Most cell-cell and cell-pathogen interactions and signalling are mediated by the glycidic part of cell-wall glycolipids and glycoproteins. Essential elements to be taken into consideration in these recognition phenomena are not only some functional groups (pharmacophores) of the natural molecule, but also the conformational rigidity of the glycidic backbone that act as a scaffold properly orienting those groups in the space. Inspired by the role of carbohydrates as natural scaffolds, interesting and innovative studies have been performed in order to use conformationally constrained carbohydrate derivatives for the production of bioactive compounds with specific structural requirements. Furthermore,  the wide diversity of carbohydrates in terms of chirality, and the possibility to derivatise in different ways their functional groups, has been exploited for the generation of libraries in the search of new pharmaceuticals.

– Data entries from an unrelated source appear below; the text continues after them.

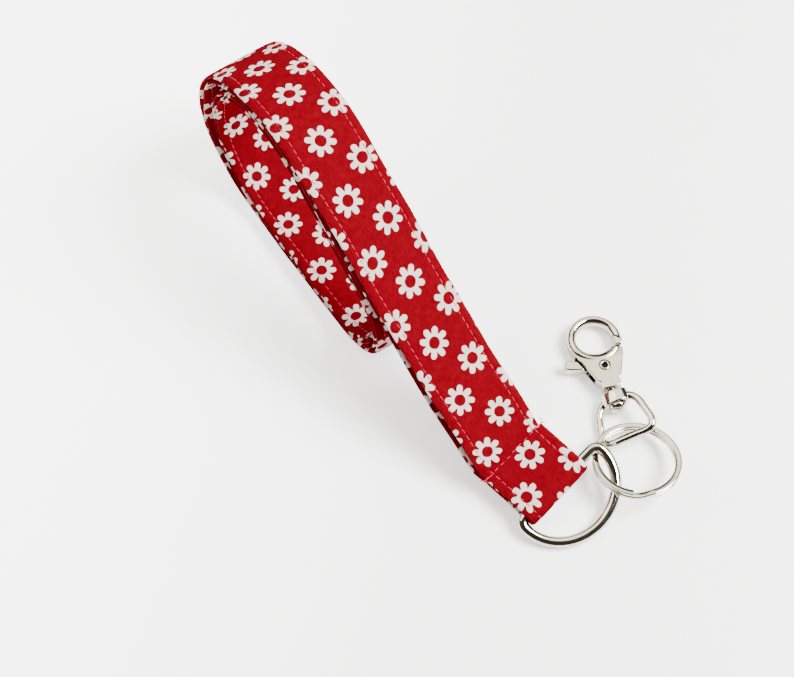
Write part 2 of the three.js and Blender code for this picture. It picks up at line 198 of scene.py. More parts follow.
def caps(count, around):
    """The faces that close the first and the last of the rings."""
    return [tuple(range(around))[::-1], tuple(range((count - 1) * around, count * around))]


def circle(radius, sides=32):
    angle = np.linspace(0, 2 * math.pi, sides, endpoint=False)
    return np.column_stack([radius * np.cos(angle), radius * np.sin(angle)])


def make_object(name, vertices, faces, material, smooth_shading=True):
    """A mesh object from millimetre vertices."""
    mesh = bpy.data.meshes.new(name)
    mesh.from_pydata((np.asarray(vertices, float) * MM).tolist(), [], faces)
    mesh.polygons.foreach_set("use_smooth", [smooth_shading] * len(mesh.polygons))
    mesh.materials.append(material)
    mesh.update()
    piece = bpy.data.objects.new(name, mesh)
    bpy.context.scene.collection.objects.link(piece)
    return piece


# -------- shader nodes
class Nodes:
    """Builds nodes in a tree. Every method takes sockets or plain values and returns a socket."""

    def __init__(self, tree):
        self.tree = tree

    def put(self, value, socket):
        if isinstance(value, bpy.types.NodeSocket):
            self.tree.links.new(value, socket)
        else:
            socket.default_value = value

    def fill(self, node, *values):
        for value, socket in zip(values, node.inputs):
            self.put(value, socket)
        return node.outputs[0]

    def math(self, operation, *values):
        node = self.tree.nodes.new("ShaderNodeMath")
        node.operation = operation
        return self.fill(node, *values)

    def weighed(self, x, a, y, b):
        """x times a, plus y times b."""
        return self.math("ADD", self.math("MULTIPLY", x, a), self.math("MULTIPLY", y, b))

    def length(self, x, y):
        return self.math("SQRT", self.weighed(x, x, y, y))

    def past_whole(self, value):
        """How far a value is past the nearest whole number."""
        return self.math("SUBTRACT", value, self.math("ROUND", value))

    def dot(self, a, b):
        node = self.tree.nodes.new("ShaderNodeVectorMath")
        node.operation = "DOT_PRODUCT"
        self.fill(node, a, b)
        return node.outputs["Value"]

    def ramp(self, value, low, high, start=0.0, end=1.0):
        node = self.tree.nodes.new("ShaderNodeMapRange")
        node.interpolation_type = "SMOOTHSTEP"
        return self.fill(node, value, low, high, start, end)

    def mix(self, factor, a, b):
        node = self.tree.nodes.new("ShaderNodeMix")
        node.data_type = "RGBA"
        self.put(factor, node.inputs[0])
        self.put(a, node.inputs[6])
        self.put(b, node.inputs[7])
        return node.outputs[2]

    def combine(self, x, y):
        return self.fill(self.tree.nodes.new("ShaderNodeCombineXYZ"), x, y)

    def split(self, vector):
        """The first two parts of a vector."""
        node = self.tree.nodes.new("ShaderNodeSeparateXYZ")
        self.fill(node, vector)
        return node.outputs[0], node.outputs[1]

    def noise(self, vector, scale, detail=2.0, distortion=0.0):
        node = self.tree.nodes.new("ShaderNodeTexNoise")
        self.put(vector, node.inputs["Vector"])
        node.inputs["Scale"].default_value = scale
        node.inputs["Detail"].default_value = detail
        node.inputs["Distortion"].default_value = distortion
        return node.outputs["Fac"]


class Shader(Nodes):
    """A new material and its nodes."""

    def __init__(self, name):
        self.material = bpy.data.materials.new(name)
        self.material.use_nodes = True
        super().__init__(self.material.node_tree)
        self.surface = self.tree.nodes["Principled BSDF"]

    def position(self):
        return self.tree.nodes.new("ShaderNodeTexCoord").outputs["Object"]

    def cloth_place(self, layer):
        """Millimetres along and across the cloth, from one of its UV layers."""
        node = self.tree.nodes.new("ShaderNodeUVMap")
        node.uv_map = layer
        return tuple(self.math("DIVIDE", part, MM) for part in self.split(node.outputs[0]))

    def bump(self, height, distance, strength=1.0, after=None):
        node = self.tree.nodes.new("ShaderNodeBump")
        node.inputs["Strength"].default_value = strength
        node.inputs["Distance"].default_value = distance
        self.tree.links.new(height, node.inputs["Height"])
        if after:
            self.tree.links.new(after, node.inputs["Normal"])
        return node.outputs[0]

    def set(self, **values):
        for name, value in values.items():
            self.put(value, self.surface.inputs[name.replace("_", " ")])


RED = (0.152, 0.001, 0.006, 1)
DARK_RED = (0.1, 0.0005, 0.0035, 1)
WHITE = (0.74, 0.64, 0.585, 1)
SHADED_WHITE = (0.6, 0.5, 0.45, 1)
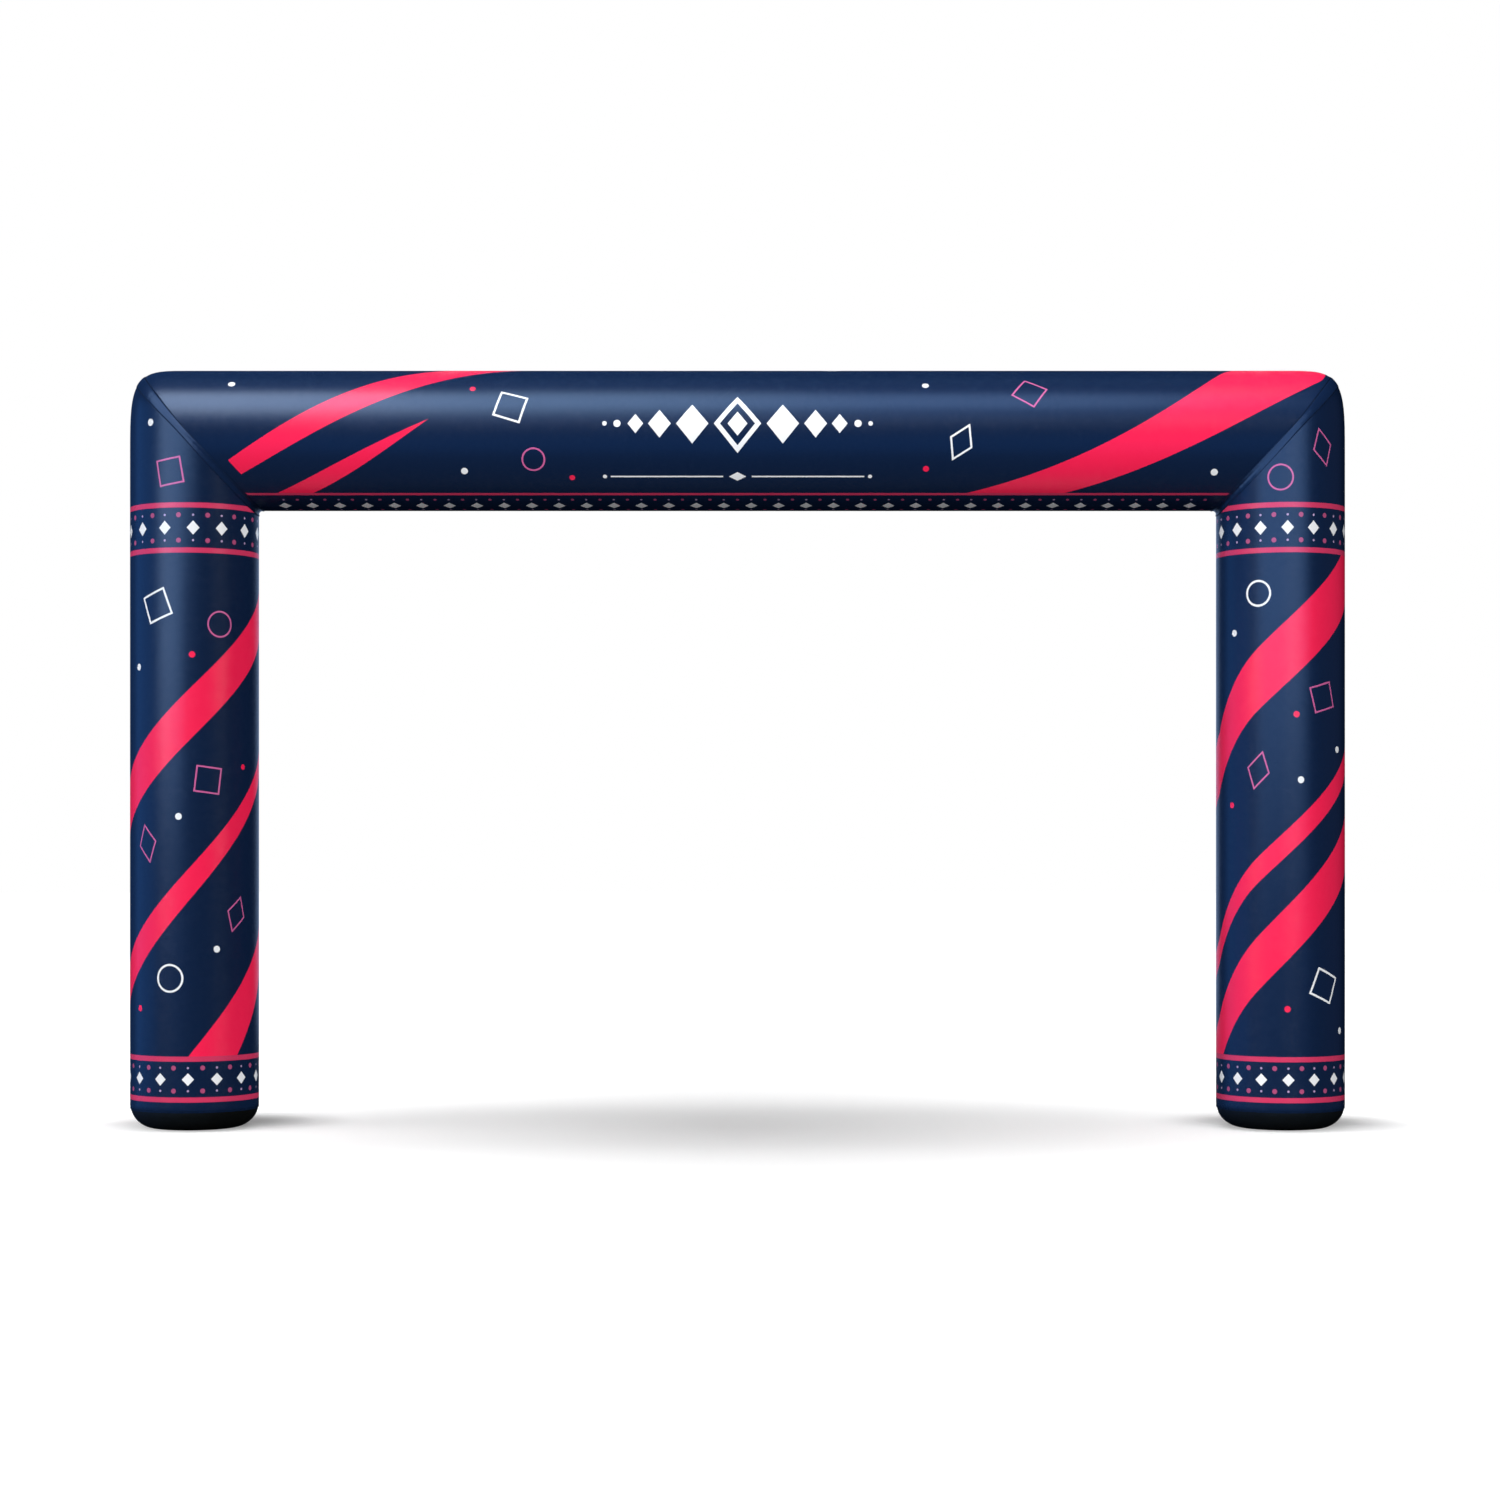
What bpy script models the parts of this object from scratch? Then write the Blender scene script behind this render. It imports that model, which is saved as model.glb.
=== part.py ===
"""Inflatable arch: two upright air tubes and a header tube, mitred at the corners.

Each tube is printed cloth held out by the air in it, so it is one filled solid. A
seam tape covers each mitre, and a black base closes each leg.

Metres, +Z up. X runs along the header, Y from front to back, and the origin is on
the ground under the middle of the arch.
"""

import math
from collections import namedtuple

import bmesh
import bpy

# The arch
HEIGHT = 4.0
LEG_SPACING = 5.75  # from one leg's centre line to the other's
LEG_WIDTH = 0.672
HEADER_HEIGHT = 0.737
TUBE_DEPTH = 0.704  # one depth for all three tubes, so that they meet in a flat mitre

# The rounded outer corners, at the outermost line of the tubes
CORNER_DROP = 0.50  # where the rounding leaves the leg, below the sharp corner
CORNER_RUN = 0.33  # where it leaves the header, in from the sharp corner
CORNER_POWER = 4.5  # exponent of the superellipse between them
HALVINGS = 50  # when a line is searched for its crossing of the mitre

# The feet
FOOT_RADIUS = 0.13  # rounding between a leg's side and its flat bottom
BASE_HEIGHT = 0.10  # the seam between the base and the leg's printed cloth

# The seams
TAPE_THICKNESS = 0.001
TAPE_HALF_WIDTH = 0.026  # on each side of the mitre
SEAM_GAP = 0.0003  # between neighbouring pieces

# Facets
SEGMENTS = 64  # round each tube
CORNER_ROWS = (0.05, 0.09, 0.14, 0.20, 0.28, 0.40)  # rings back from a mitre
LEG_FOOT_ROWS = 3  # rings of a leg on the foot's rounding
BASE_ROWS = 6  # rings of a base
SHARP_ANGLE = math.radians(35)  # edges that bend more than this are shaded sharp

LEG_X = LEG_SPACING / 2
HEADER_Z = HEIGHT - HEADER_HEIGHT / 2
SIDES = {"left": -1, "right": 1}

COLOURS = {
    "printed_cloth": (0.008, 0.025, 0.096, 1.0),
    "seam_tape": (0.006, 0.016, 0.058, 1.0),
    "base_cloth": (0.004, 0.005, 0.005, 1.0),
}
ROUGHNESS = {"printed_cloth": 0.38, "seam_tape": 0.45, "base_cloth": 0.55}

Corner = namedtuple("Corner", "out top reach_down reach_in down inward")


def clear_scene():
    for item in list(bpy.data.objects):
        bpy.data.objects.remove(item, do_unlink=True)


def make_material(name):
    material = bpy.data.materials.new(name)
    material.use_nodes = True
    shader = material.node_tree.nodes["Principled BSDF"]
    shader.inputs["Base Color"].default_value = COLOURS[name]
    shader.inputs["Roughness"].default_value = ROUGHNESS[name]
    shader.inputs["Metallic"].default_value = 0.0
    material.diffuse_color = COLOURS[name]
    return material


def drawn_in(back, reach, depth):
    """How far a line is drawn in at this distance back from its sharp corner."""
    if back >= reach:
        return 0.0
    ahead = 1.0 - back / reach
    return depth * (1.0 - (1.0 - ahead**CORNER_POWER) ** (1.0 / CORNER_POWER))


def mitre_drop(reach_down, reach_in):
    """How far below its sharp corner a rounded line crosses the mitre's plane."""
    low = 0.0
    high = reach_down
    for _ in range(HALVINGS):
        middle = (low + high) / 2
        outside = drawn_in(middle, reach_down, reach_in) > middle * LEG_WIDTH / HEADER_HEIGHT
        low, high = (middle, high) if outside else (low, middle)
    return high


def corner(angle, offset):
    """The corner of one lengthwise line, which climbs the leg and turns along the header.

    The angle is 0 on the outer side, 90 degrees at the front and 180 on the portal's
    side. The rounding fades from the outer side to a crease at the front.
    """
    outward = math.cos(angle)
    fade = max(outward, 0.0) ** 2
    down = mitre_drop(CORNER_DROP * fade, CORNER_RUN * fade)
    return Corner(
        out=LEG_X + (LEG_WIDTH / 2 + offset) * outward,
        top=HEADER_Z + (HEADER_HEIGHT / 2 + offset) * outward,
        reach_down=CORNER_DROP * fade,
        reach_in=CORNER_RUN * fade,
        down=down,
        inward=down * LEG_WIDTH / HEADER_HEIGHT,
    )


def leg_corner_point(side, angle, back, offset):
    """A point on a leg, this far below the mitre."""
    c = corner(angle, offset)
    down = c.down + back
    out = c.out - drawn_in(down, c.reach_down, c.reach_in)
    return (side * out, -(TUBE_DEPTH / 2 + offset) * math.sin(angle), c.top - down)


def header_corner_point(side, angle, back, offset):
    """A point on the header, this far in from the mitre."""
    c = corner(angle, offset)
    inward = c.inward + back
    up = c.top - drawn_in(inward, c.reach_in, c.reach_down)
    return (side * (c.out - inward), -(TUBE_DEPTH / 2 + offset) * math.sin(angle), up)


def foot_point(side, angle, height, offset):
    """A point on a leg's foot, which is rounded in towards the flat bottom."""
    radius = FOOT_RADIUS + offset
    below = max(FOOT_RADIUS - height, 0.0)
    inset = radius - math.sqrt(max(radius**2 - below**2, 0.0))
    out = LEG_X + (LEG_WIDTH / 2 + offset - inset) * math.cos(angle)
    return (side * out, -(TUBE_DEPTH / 2 + offset - inset) * math.sin(angle), height)


def ring(point, side, along, offset=0.0):
    """The points once round a tube, on its surface or this far outside it."""
    return [
        point(side, 2 * math.pi * step / SEGMENTS, along, offset)
        for step in range(SEGMENTS)
    ]


def foot_heights(low, high, rows):
    """Heights spread evenly along the arc of the foot's rounding."""
    start = math.acos(max(FOOT_RADIUS - low, 0.0) / FOOT_RADIUS)
    end = math.acos(max(FOOT_RADIUS - high, 0.0) / FOOT_RADIUS)
    turns = [start + (end - start) * row / (rows - 1) for row in range(rows)]
    return [FOOT_RADIUS * (1.0 - math.cos(turn)) for turn in turns]


def corner_backs():
    """How far back from a mitre its rings lie. One follows the edge of the seam tape."""
    return (SEAM_GAP, TAPE_HALF_WIDTH) + CORNER_ROWS


def leg_rings(side):
    """A leg, from the base seam up to the mitre."""
    heights = foot_heights(BASE_HEIGHT + SEAM_GAP, FOOT_RADIUS, LEG_FOOT_ROWS)
    foot = [ring(foot_point, side, height) for height in heights]
    top = [ring(leg_corner_point, side, back) for back in reversed(corner_backs())]
    return foot + top


def header_rings():
    """The header, from the left mitre to the right one."""
    left = [ring(header_corner_point, SIDES["left"], back) for back in corner_backs()]
    right = [ring(header_corner_point, SIDES["right"], back) for back in corner_backs()]
    return left + right[::-1]


def base_rings(side):
    """A base, from its flat bottom up to the seam."""
    heights = foot_heights(0.0, BASE_HEIGHT, BASE_ROWS)
    return [ring(foot_point, side, height) for height in heights]


def tape_rings(side):
    """A seam tape: out along its upper surface, and back along the lower one."""
    rings = []
    for lift in (SEAM_GAP + TAPE_THICKNESS, SEAM_GAP):
        leg_edge = ring(leg_corner_point, side, TAPE_HALF_WIDTH, lift)
        crease = ring(leg_corner_point, side, 0.0, lift)
        header_edge = ring(header_corner_point, side, TAPE_HALF_WIDTH, lift)
        surface = [leg_edge, crease, header_edge]
        rings += surface if not rings else surface[::-1]
    return rings


def make_piece(name, rings, material, is_loop=False):
    """Joins rings of points into one closed body.

    The last ring of a loop joins its first. Any other row of rings gets a flat face
    at each end.
    """
    bm = bmesh.new()
    rows = [[bm.verts.new(point) for point in points] for points in rings]
    pairs = list(zip(rows, rows[1:]))
    if is_loop:
        pairs.append((rows[-1], rows[0]))
    else:
        bm.faces.new(rows[0])
        bm.faces.new(rows[-1])
    for near, far in pairs:
        for i in range(SEGMENTS):
            j = (i + 1) % SEGMENTS
            bm.faces.new((near[i], near[j], far[j], far[i]))
    # Split alike on every surface, so that a tape's facets follow those under it.
    quads = [face for face in bm.faces if len(face.verts) == 4]
    bmesh.ops.triangulate(bm, faces=quads, quad_method="SHORT_EDGE")
    bmesh.ops.recalc_face_normals(bm, faces=bm.faces)
    mesh = bpy.data.meshes.new(name)
    bm.to_mesh(mesh)
    bm.free()
    mesh.shade_smooth()
    mesh.set_sharp_from_angle(angle=SHARP_ANGLE)
    mesh.materials.append(material)
    piece = bpy.data.objects.new(name, mesh)
    bpy.context.collection.objects.link(piece)
    return piece


def main():
    clear_scene()
    cloth = make_material("printed_cloth")
    tape = make_material("seam_tape")
    base = make_material("base_cloth")
    make_piece("header", header_rings(), cloth)
    for word, side in SIDES.items():
        make_piece(f"leg_{word}", leg_rings(side), cloth)
        make_piece(f"mitre_tape_{word}", tape_rings(side), tape, is_loop=True)
        make_piece(f"base_{word}", base_rings(side), base)


main()
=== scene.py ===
import math
import random
from collections import namedtuple

import bpy
import numpy as np
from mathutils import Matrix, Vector
from mathutils.geometry import delaunay_2d_cdt


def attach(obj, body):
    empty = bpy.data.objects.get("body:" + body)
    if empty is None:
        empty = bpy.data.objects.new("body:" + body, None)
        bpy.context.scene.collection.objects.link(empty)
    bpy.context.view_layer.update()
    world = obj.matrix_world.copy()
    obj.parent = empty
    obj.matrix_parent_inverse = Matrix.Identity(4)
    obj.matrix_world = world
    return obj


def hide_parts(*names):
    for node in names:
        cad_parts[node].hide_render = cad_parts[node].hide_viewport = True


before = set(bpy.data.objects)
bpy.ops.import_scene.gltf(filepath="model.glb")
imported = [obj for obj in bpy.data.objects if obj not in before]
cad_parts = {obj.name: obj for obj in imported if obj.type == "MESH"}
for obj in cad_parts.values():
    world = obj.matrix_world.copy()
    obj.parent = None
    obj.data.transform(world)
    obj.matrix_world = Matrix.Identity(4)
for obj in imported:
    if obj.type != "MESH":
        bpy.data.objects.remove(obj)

scene = bpy.context.scene
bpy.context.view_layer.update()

# Sizes in metres. X runs along the header, -Y is the front, Z is up.
# Round a tube, angle 0 is the outer side, 90 degrees the front, 180 the portal's side.
arch = {
    "height": 4.0,
    "legSpacing": 5.75,
    "legWidth": 0.672,
    "headerHeight": 0.737,
    "depth": 0.704,
    "cornerDrop": 0.50,  # how far down a leg the outer corner's rounding starts
    "cornerRun": 0.33,  # how far in along the header it ends
    "cornerPower": 4.5,
    "footRadius": 0.13,
    "baseSeam": 0.10,
    "seamGap": 0.0003,
}
legX = arch["legSpacing"] / 2
legHalf = arch["legWidth"] / 2
headerHalf = arch["headerHeight"] / 2
depthHalf = arch["depth"] / 2
headerZ = arch["height"] - headerHalf
legRadius = (arch["legWidth"] + arch["depth"]) / 4
headerRadius = (arch["headerHeight"] + arch["depth"]) / 4
sides = {"Left": -1, "Right": 1}


def together(*parts):
    return np.stack(parts, axis=-1)


def fullTurn(count):
    return np.arange(count) * 2 * math.pi / count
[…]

An important element to be taken into consideration for the generation of carbohydrate derived scaffolds is the possibility to link different monomers in a chemoselective way in order to obtain oligosaccharide analogues avoiding the tedious and time consuming protection/deprotection steps. Recent efforts in the development of conformationally constrained glycidic scaffolds presenting an amino and a carboxylic function (Sugar AminoAcids, SAA) will be presented. These compounds are interesting monomers that can be elongated by traditional peptide synthesis, not only allowing the production of new glycomimetics,  but also inducing peptide loops in peptidomimetics (see figure 1).

 

     

                                   Figure 1                                                    Figure 2

 

In order to simplify the synthesis of oligomers, a chemoselective ligation procedure, involving the carbonyl function of the anomeric centre of a natural unprotected sugar, and the unnatural  methoxyamino function inserted in a second sugar, has been developed (see figure 2).